Com isso, podemos perceber que este filme permite reconstruir estórias sobre o olhar. Olhares esses que são ambíguos, carregados de sentimento e de poder. Não se trata simplesmente de uma visão capturada do outro, mas antes de um local dinâmico no qual se interseccionam muitos olhares, como destaca Silva:
...inquiridor, o olhar esquadrinha o campo das coisas visíveis: o que ele retorna é a representação. Postular, dessa forma, a visão como elemento de mediação não significa, entretanto, retornar a algum tipo de realismo, renunciando, assim, à reivindicação do caráter construído e indeterminado da representação [...] Na verdade, a observação nunca se dá a olho nu: entre ela e as coisas se interpõe, já, a linguagem. Ao retornar, na representação, é de novo a linguagem que se atravessa no caminho. Postular a existência do visível, em oposição ao dizível, como fez Foucault, não significa, pois renunciar à representação, mas tão-somente reconhecer o papel ativo da visão na formação da representação. (SILVA, 2003, p. 60).

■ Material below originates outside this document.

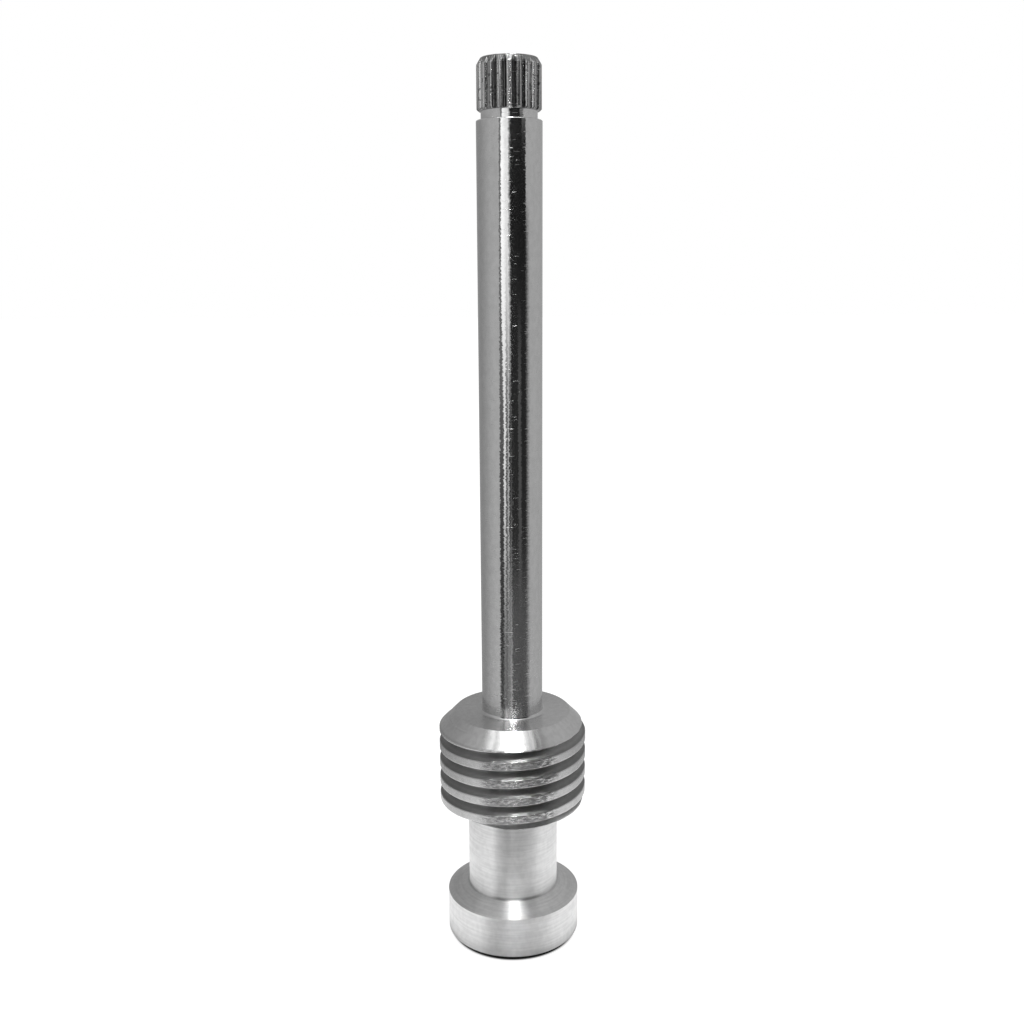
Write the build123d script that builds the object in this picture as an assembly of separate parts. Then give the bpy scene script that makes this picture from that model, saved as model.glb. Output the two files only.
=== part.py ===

Neste caso, reconhecendo o papel ativo da visão na formação da representação, percebemos que o filme e os personagens partilham um atributo fundamental: são objetos para os quais nós, enquanto pesquisadores, olhamos. As linhas de olhar perceptíveis no filme sugerem as múltiplas forças em funcionamento na criação do significado pelo cineasta e a posição do telespectador tem o potencial de reforçar ou articular o poder do observador sobre o observado.
Muitas das operações próprias do poder se realizam e se efetivam no olhar, por meio do olhar. É pelo olhar que o capitalismo sobrevive, porque suas premissas estão na cabeça de todos. É pelo olhar que o homem transforma a mulher em objeto: imobilizada e disponível para seu desfrute e consumo. É pelo olhar que o branco/capitalista objetifica os latinos americanos transformando-os em simples objetos de observação, tortura e prazer. É pelo olhar que o pai demonstra o seu amor e respeito pela mulher e filhos. É pelo olhar que a igreja condena ou perdoa seus paroquianos. É pelo olhar que nós observamos e analisamos as diferentes “realidades/representações”, ora como pesquisadores, ora como seres humanos e ora como ambos, pois esses olhares se misturam e tem momentos que não se sabe se o que significamos foi pelo olhar do pesquisador ou do ser humano. E, além disso, como destaca Fricke (mimeo) “nossa visão é seletiva e incapaz de transmitir com exatidão uma realidade a ser avaliada”.
O olhar imperial que soberanamente tudo abarca, que tudo descortina na paisagem colonial, expressa, mais que tudo, o domínio do colonizador sobre os lugares e as pessoas (PRATT, 1992 in: SILVA, 2003, p. 61). Da mesma forma, o olhar relaxado, confortável, benevolente, superior (um olhar de pálpebras levantadas), de qualquer pessoa em posição de autoridade, como é o caso do branco que “emprega” o jovem para ser torturado e posto diante da morte, contrasta com o olhar humilhado, atemorizado, de reverência (um olhar de pálpebras abaixadas) da pessoa em posição inferiorizada, como é o caso de Raphael, que se submete a uma situação de degradação humana extrema, vender seu próprio corpo, a sua vida, para dar a sua família um pouco de dignidade.
Tem-se ainda o olhar total, panóptico, que tudo vê é a expressão suprema de um controle e de um poder que, na sua eficácia visual, pode se dar ao luxo de dispensar a força e a violência (FOUCAULT, 1977 apud SILVA, 2003, p. 61). Esse olhar panótico é representado no filme pela vigilância dos capangas do homem branco, que passa a observar todas as ações de Raphael e de sua família.
Desta forma, pode-se dizer que é na representação que o poder do olhar e o olhar do poder, se materializam; é na representação que o visível se torna dizível. É na representação que a visibilidade entra no domínio da significação. Além disso, como destaca Silva,
... é também na representação que se encontram, se cruzam, os diferentes olhares que, no domínio da visibilidade, antecedem a representação: o olhar de quem representa, de quem tem o poder de representar; o olhar de quem é representado, cuja falta de poder impede que se represente a si mesmo; o olhar de quem olha a representação; os olhares, eles mesmos cruzados, das pessoas situadas, na representação, em posições diferentes de poder. (2003, p. 61-62).
Nesse sentido, é possível concluir que a representação não é apenas resultado de um olhar que, após cumprir sua missão, retira-se para o reino das coisas visíveis. O olhar, como uma relação social, sobrevive na representação, uma vez que ele não é apenas anterior à representação, como destaca Silva (op. cit., p. 62), mas é também seu contemporâneo. Assim, da mesma forma que há uma conexão necessária entre representação e poder, há uma conexão correspondente entre visão e poder. E são essas relações de poder que produzem sujeitos e constroem realidades.
BIBLIOGRAFIA
FRICKE, Ruth Marilda (mimeo). O olhar do pesquisador.
SILVA, Tomaz Tadeu da. O currículo como fetiche: a poética e a política do texto curricular. Belo Horizonte: Autêntica, 2003.